The princess rounded on Han, furious. She looked like she wanted to strangle him. “Put that thing away! You’re going to get us all killed!”
Han gave a mocking salute. “Look, I had everything under control until you led us down here. You know, it’s not going to take them long to figure out what happened to us.”
The girl had the nerve to stick her chin up, looking down her nose at him. “It could be worse.”
As soon as the words were out of her mouth, an inhuman moan bellowed through the small chamber. Chewie threw himself against the hatch, actually cowering.
“Surprise!” Han said. “It’s worse!”
She glared at him.
He glared at her.
Han was vaguely aware of Luke’s saying, “I think there’s something alive in here!” before Han rounded on the princess and muttered, “Still waiting on that ‘Thank you for rescuing me from my imminent execution.’ You might be a princess but you’ve got less manners than I do!”
If Han had been standing even one centimeter closer to her, he had no doubt the smirk would have been slapped clear off his face.
“How dare you!” Leia said, her voice strained—not just with anger but with some other emotion that sounded suspiciously like pain. “I’m a senator—I was a senator!”
Even in her anger, real grief shadowed her eyes. The sight momentarily brought Han up short. They’d all had a bad day, but hers had clearly been the worst of all.
“I think something just moved past my leg…” Luke said, climbing over a floating pole somewhere behind Han.
“Congratulations, Your Worshipfulness,” Han said finally. “Do you expect me to kiss your hand? Or will a bow and a little groveling suffice?”
“Look—did you see that?” Luke might have pointed at something, but Han waved him off, his whole attention focused on the little thermal detonator in a white dress, steaming and spitting at him like she was about to go off.
“Like you know anything about manners, you overgrown ape!”
“Guys—seriously—”
The anxiety in Luke’s voice made Han turn toward him.
“It’s your imagination, kid—”
Luke let out a hoarse cry as he was violently yanked down into the waste and muck, disappearing
from sight.
HAN STARED AT the ripple in the slime-coated water where Luke had been standing no more than a second before. Disbelief held him hostage for a moment, and then, to his surprise, it was fear that exploded out of him. Not only because letting Luke die would probably void his deal with Ben but because no one, especially not an innocent kid, deserved to drown under scummy Imperial garbage.

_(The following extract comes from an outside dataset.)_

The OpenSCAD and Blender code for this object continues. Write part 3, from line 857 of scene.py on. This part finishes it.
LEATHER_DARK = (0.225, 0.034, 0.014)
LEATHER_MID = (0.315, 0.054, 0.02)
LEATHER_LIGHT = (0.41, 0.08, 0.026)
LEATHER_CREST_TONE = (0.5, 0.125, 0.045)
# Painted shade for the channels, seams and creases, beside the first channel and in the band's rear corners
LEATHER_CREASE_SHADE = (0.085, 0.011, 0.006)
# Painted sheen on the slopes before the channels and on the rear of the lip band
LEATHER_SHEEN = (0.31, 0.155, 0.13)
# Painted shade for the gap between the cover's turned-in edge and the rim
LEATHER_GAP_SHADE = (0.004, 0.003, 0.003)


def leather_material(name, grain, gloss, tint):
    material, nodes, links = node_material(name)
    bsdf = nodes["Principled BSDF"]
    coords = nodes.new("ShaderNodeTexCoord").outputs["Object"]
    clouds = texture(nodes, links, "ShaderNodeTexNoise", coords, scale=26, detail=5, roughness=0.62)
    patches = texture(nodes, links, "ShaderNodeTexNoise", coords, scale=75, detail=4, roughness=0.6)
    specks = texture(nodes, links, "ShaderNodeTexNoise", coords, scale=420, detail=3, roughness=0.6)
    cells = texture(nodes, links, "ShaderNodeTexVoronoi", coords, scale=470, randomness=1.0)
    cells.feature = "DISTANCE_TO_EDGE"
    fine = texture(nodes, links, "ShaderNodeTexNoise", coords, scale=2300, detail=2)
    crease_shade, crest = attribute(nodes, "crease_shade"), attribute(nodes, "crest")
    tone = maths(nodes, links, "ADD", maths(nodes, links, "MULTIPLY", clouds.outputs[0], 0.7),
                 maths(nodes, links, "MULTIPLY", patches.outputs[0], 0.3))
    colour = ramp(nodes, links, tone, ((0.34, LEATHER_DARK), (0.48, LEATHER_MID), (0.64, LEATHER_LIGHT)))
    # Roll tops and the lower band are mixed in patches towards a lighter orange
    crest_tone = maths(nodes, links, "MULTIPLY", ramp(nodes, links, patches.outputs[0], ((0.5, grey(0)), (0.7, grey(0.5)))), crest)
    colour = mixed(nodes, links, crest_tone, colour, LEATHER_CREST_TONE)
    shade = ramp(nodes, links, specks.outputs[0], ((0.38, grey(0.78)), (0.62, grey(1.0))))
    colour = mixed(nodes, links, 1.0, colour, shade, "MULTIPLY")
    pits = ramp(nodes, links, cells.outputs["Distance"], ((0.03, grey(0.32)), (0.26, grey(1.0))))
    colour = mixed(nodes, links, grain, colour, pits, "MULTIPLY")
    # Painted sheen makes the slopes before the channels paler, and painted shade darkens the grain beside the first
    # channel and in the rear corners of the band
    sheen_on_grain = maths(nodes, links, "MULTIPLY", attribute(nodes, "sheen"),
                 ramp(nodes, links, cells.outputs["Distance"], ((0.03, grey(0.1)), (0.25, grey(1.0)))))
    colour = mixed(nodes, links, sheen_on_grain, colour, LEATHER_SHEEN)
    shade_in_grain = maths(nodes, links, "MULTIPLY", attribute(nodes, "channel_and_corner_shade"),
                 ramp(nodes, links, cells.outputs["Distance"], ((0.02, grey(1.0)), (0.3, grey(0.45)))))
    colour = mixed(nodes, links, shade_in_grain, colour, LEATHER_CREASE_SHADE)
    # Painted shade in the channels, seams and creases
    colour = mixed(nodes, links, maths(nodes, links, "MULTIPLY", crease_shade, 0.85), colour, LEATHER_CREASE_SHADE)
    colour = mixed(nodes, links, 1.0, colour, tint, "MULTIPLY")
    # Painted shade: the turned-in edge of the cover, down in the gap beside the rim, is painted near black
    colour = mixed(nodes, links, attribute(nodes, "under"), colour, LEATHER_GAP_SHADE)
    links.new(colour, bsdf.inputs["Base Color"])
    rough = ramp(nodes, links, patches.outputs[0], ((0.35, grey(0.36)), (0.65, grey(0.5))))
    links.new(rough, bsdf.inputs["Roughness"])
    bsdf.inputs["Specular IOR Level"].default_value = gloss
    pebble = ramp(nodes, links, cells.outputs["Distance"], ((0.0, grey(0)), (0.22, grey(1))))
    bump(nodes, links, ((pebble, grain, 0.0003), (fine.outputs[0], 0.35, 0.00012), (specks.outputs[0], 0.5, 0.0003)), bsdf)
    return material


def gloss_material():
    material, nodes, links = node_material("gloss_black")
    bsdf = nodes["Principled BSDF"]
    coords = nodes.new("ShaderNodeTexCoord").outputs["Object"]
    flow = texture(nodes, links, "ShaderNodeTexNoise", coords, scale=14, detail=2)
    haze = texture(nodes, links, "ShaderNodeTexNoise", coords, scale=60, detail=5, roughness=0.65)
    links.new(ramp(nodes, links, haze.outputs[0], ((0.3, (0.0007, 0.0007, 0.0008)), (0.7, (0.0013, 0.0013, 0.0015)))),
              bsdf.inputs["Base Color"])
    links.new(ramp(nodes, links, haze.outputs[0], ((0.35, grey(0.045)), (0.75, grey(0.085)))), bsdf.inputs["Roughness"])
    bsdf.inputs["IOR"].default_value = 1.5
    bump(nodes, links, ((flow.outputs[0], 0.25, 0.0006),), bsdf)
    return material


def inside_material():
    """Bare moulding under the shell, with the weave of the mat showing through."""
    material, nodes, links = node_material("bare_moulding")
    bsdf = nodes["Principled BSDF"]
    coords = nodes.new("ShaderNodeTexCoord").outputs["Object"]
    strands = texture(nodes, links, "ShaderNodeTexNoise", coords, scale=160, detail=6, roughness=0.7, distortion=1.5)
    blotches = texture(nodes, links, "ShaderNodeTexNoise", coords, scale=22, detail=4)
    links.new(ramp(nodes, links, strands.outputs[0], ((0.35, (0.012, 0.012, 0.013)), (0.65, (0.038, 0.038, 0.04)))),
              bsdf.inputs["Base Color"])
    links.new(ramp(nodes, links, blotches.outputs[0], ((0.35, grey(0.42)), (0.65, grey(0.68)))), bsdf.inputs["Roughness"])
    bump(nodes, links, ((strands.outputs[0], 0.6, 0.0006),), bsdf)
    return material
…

Han scrambled toward the spot where the kid had gone under. “Luke! Luke!”
Blast it all—he couldn’t have lost the kid, not already, not yet, not ever.
“Luke!” Leia screamed, digging under the garbage.

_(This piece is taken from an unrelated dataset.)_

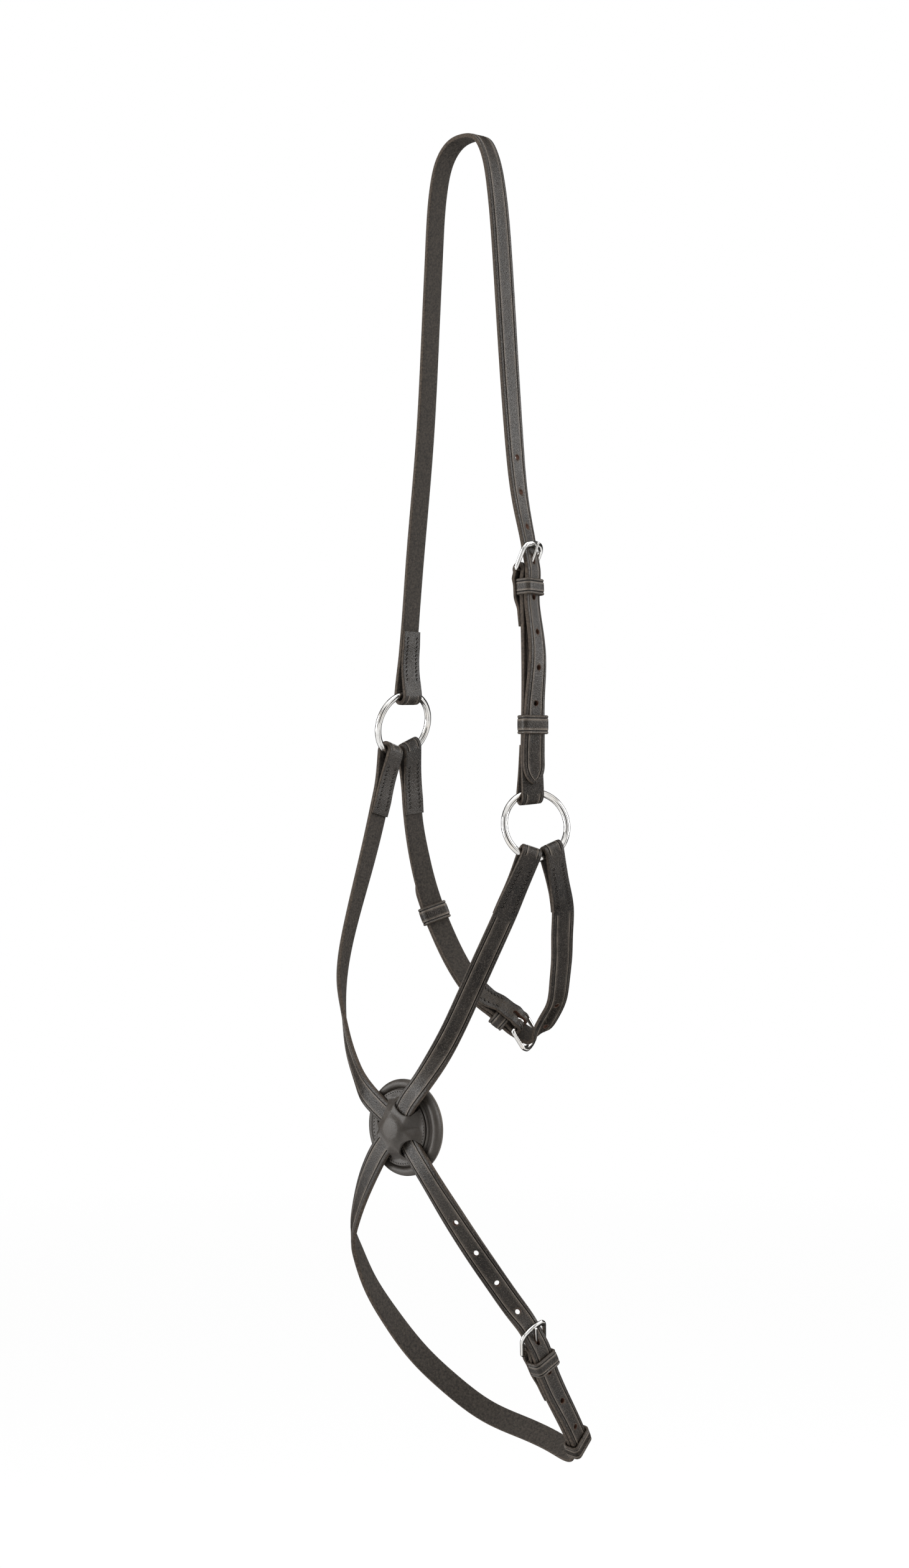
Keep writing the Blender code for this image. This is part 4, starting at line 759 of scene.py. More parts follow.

The disgusting water sprayed up around them as Luke broke through the surface. A slimy green tentacle was wrapped around his neck, keeping him in a stranglehold.
“Grab on!” Leia said, extending a long silver pole toward him.
“Shoot it!” Luke gasped out. “My gun’s jammed—”
“Where?” Han said, trying to aim.
“Anywhere!” Luke screamed, then was pulled under again.
Han shot down into the muck, hoping against hope he wasn’t about to hit the kid’s leg. He should have tried grabbing for Luke instead, because once he caught sight of the creature’s single bulbous red eye with a slit pupil, he knew exactly what they were dealing with: a dianoga. Trash monster. Garbage squid. They infested city sewers, scavenging for food with their tentacles, and once they found a meal they wouldn’t give it up without a fight. He didn’t even want to guess how one had ended up on a battle station.
“Luke!” Han shouted, frantically trying to aim. He was a good shot, but he was shooting blind!
A metallic clang boomed through his ears, so hard the chamber seemed to shake with it. Han kept his focus on clearing the muck, trying to search for any sign of life. There was a beat of silence, and then Luke launched himself up through the water again, gasping and coughing.
“Grab him!” Leia called, scrambling over to them. “What happened?”
“I don’t know!” Luke said, still gagging. “It just let go of me all of a sudden!”
And there it was again, that dread creeping over Han.
“I’ve got a bad feeling about this,” he told the others. His new life motto, apparently. No Force necessary to know for certain.